By over-titrating, one cannot be definite at the endpoint volume which was used to determine the moles of NaOH. Not having the correct moles of NaOH you would not have the correct moles of H+ reacting with Mg therefore making your results inaccurate and not having the correct mole ratio to determine the charge of the metal ion. To improve this for the next lab, one could practice titrating different volumes of water until comfortable with titration. The error that could have contributed to all of the three methods of metal ion charge determination was that of the reaction of the magnesium ribbon with the HCl. By not allowing the reaction of the two to go to completion before adding another substance could have skewed the results of each lab.

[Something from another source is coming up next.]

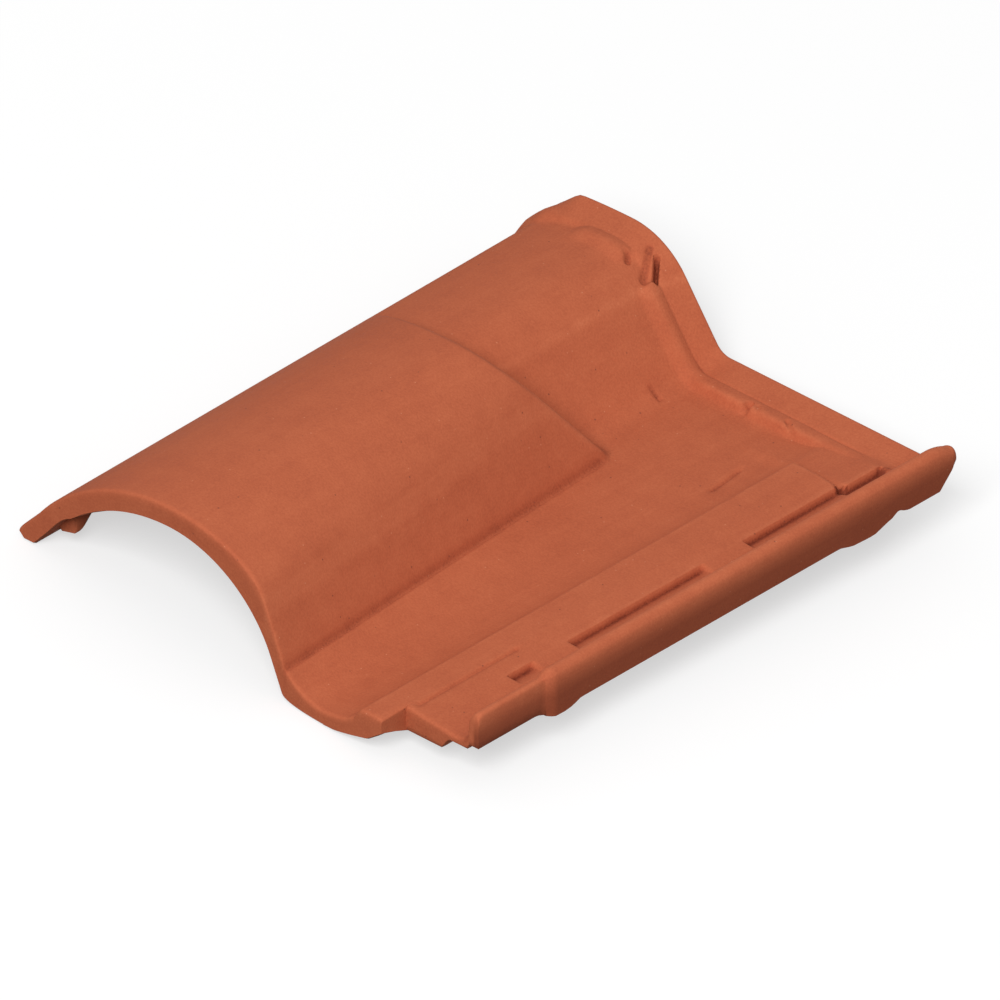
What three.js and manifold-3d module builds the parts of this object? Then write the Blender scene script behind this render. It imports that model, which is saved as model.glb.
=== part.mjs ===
// An interlocking clay roof tile with a wide roll and a pan, pressed and fired as one piece.
// Millimetres. In the tile's own section X runs from the roll's lip to the side lock's upstand,
// Y from the tail to the head, and Z up. The finished tile is then laid down as it rests on a level floor.
import * as THREE from "three";
import { mergeVertices } from "three/addons/utils/BufferGeometryUtils.js";
import { ConvexHull } from "three/addons/math/ConvexHull.js";
import Module from "manifold-3d";

const wasm = await Module();
wasm.setup();

// ---------------------------------------------------------------- driving dimensions
const LENGTH = 420;
const WIDTH = 342;
const mix = THREE.MathUtils.lerp;
const radians = THREE.MathUtils.degToRad;
const fromHead = (distance) => LENGTH - distance;
const fromSide = (inset) => WIDTH - inset;

const ROLL = {
  wall: 14,
  crestX: 115.6,
  crestDrift: -4, // how far the crest moves sideways from tail to head
  crestZ: 95,
  leftRadius: 130,
  shoulderDrop: 31, // crest down to where the straight right flank starts
  flankAngle: 67,
  flankWall: 9.4,
};
const CREASE = {
  // where the roll's flank meets the pan, at the tail and where the wide roll ends
  tailX: 207,
  tailZ: 25,
  stepX: 174,
  stepY: fromHead(114),
};
const STEP_LEAN = 0.79; // how far the wide roll's end leans back for each millimetre of height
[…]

For future labs including magnesium reacting with HCl, experimenters need to make sure that the reaction has gone to completion each time they are reacted before adding another substance to the mixture. By doing this, you would prevent errors in endpoints. Further research could be done using the gas law method as the devices and equipment we used were not the best quality. By improving quality, we could improve our results which may provide an even better determination of a charge of a metal ion by determining the moles of H₂ produced. Also, once better equipment is acquired, multiple tests should be done to determine the moles of H₂ produced versus the four tests that we ran. Conclusion

This report has discussed the development of a charge on a metal ion based on three different independent experiments. The objectives of this lab were to find the necessary experiment to have the HCl react with magnesium to determine the charge of a metal ion. Both objectives were met. By keeping track of the mass of crystals produced by the crystallization method and calculating the about of moles of Mg and moles of Cl in salt, by comparing the mole ratio of 2:1, the charge of the metal ion was determined. It was a surprising discovery to see that the crystallization method was the most accurate method because of the higher possible error.

References
Malina, Eric. 2013. General Chemistry Lab Manual.